### Directive
Gather up every line from the entries below that uses the word "bends".

### Provided data
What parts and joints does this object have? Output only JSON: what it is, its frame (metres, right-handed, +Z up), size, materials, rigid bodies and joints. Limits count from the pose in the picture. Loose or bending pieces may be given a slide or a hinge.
* * *
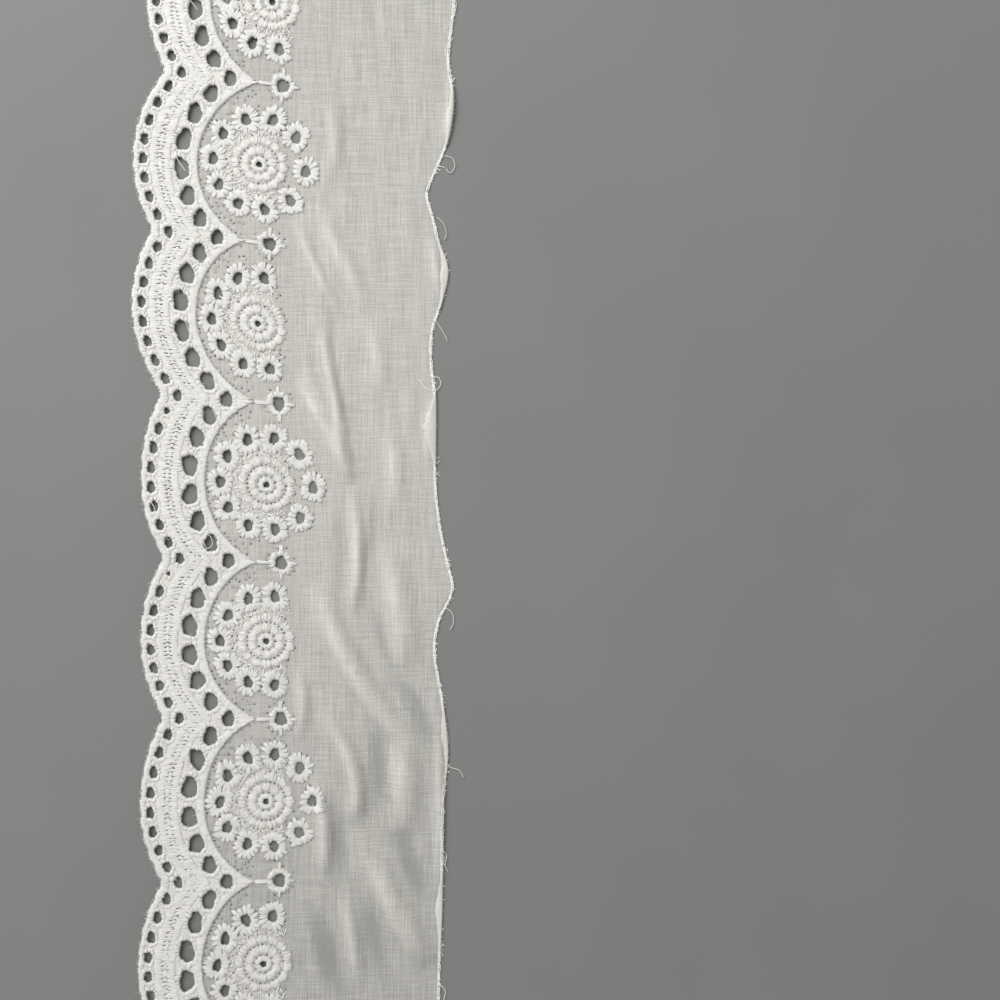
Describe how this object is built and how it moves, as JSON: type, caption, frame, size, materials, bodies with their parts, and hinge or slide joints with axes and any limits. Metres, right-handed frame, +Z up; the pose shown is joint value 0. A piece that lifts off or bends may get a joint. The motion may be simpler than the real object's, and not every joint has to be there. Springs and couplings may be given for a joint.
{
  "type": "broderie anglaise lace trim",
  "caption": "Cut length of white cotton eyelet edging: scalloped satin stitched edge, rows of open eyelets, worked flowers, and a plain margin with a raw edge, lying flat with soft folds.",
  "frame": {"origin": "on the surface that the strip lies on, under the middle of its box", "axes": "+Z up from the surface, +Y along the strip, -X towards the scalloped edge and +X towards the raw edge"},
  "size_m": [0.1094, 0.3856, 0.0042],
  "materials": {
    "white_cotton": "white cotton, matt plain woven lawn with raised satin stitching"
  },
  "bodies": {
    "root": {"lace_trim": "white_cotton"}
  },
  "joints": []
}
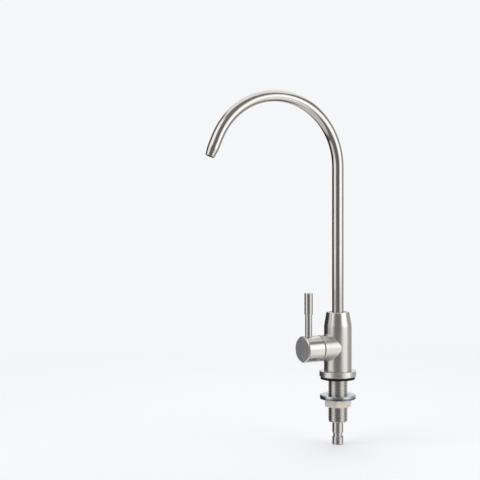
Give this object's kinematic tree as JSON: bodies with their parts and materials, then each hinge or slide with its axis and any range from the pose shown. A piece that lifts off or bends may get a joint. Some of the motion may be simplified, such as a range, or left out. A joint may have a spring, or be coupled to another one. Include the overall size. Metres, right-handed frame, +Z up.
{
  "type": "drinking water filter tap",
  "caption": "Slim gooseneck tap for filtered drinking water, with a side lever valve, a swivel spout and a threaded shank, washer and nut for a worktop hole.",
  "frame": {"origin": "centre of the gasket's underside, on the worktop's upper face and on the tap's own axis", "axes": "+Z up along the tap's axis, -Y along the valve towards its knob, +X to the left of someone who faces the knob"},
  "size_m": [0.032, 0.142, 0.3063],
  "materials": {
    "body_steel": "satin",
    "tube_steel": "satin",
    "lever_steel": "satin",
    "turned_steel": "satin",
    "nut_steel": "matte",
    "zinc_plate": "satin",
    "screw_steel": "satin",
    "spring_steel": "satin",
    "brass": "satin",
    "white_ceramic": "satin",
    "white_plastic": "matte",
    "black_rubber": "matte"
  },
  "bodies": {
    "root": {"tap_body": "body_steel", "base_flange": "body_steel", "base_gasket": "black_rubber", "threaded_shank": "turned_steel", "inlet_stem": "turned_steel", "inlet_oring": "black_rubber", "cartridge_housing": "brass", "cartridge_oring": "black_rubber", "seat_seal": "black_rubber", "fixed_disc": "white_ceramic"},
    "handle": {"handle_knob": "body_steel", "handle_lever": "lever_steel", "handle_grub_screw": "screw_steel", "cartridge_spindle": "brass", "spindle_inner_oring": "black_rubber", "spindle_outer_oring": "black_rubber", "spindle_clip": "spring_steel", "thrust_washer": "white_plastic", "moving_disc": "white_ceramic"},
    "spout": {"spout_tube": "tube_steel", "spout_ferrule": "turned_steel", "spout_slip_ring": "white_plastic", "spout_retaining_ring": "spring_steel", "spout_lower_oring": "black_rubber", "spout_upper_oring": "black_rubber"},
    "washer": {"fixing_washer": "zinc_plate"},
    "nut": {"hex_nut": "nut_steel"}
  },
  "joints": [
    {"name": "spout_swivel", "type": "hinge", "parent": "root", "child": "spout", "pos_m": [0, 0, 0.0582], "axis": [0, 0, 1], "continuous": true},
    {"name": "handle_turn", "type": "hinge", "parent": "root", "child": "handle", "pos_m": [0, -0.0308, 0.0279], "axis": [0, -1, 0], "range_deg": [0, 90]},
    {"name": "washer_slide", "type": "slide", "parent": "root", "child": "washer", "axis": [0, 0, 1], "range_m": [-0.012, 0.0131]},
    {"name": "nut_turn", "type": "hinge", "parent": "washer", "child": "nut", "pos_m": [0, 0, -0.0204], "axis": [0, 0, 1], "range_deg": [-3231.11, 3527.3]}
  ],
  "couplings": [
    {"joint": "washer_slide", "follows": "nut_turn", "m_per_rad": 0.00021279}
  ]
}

### Response to this exercise
Describe how this object is built and how it moves, as JSON: type, caption, frame, size, materials, bodies with their parts, and hinge or slide joints with axes and any limits. Metres, right-handed frame, +Z up; the pose shown is joint value 0. A piece that lifts off or bends may get a joint. The motion may be simpler than the real object's, and not every joint has to be there. Springs and couplings may be given for a joint.
Give this object's kinematic tree as JSON: bodies with their parts and materials, then each hinge or slide with its axis and any range from the pose shown. A piece that lifts off or bends may get a joint. Some of the motion may be simplified, such as a range, or left out. A joint may have a spring, or be coupled to another one. Include the overall size. Metres, right-handed frame, +Z up.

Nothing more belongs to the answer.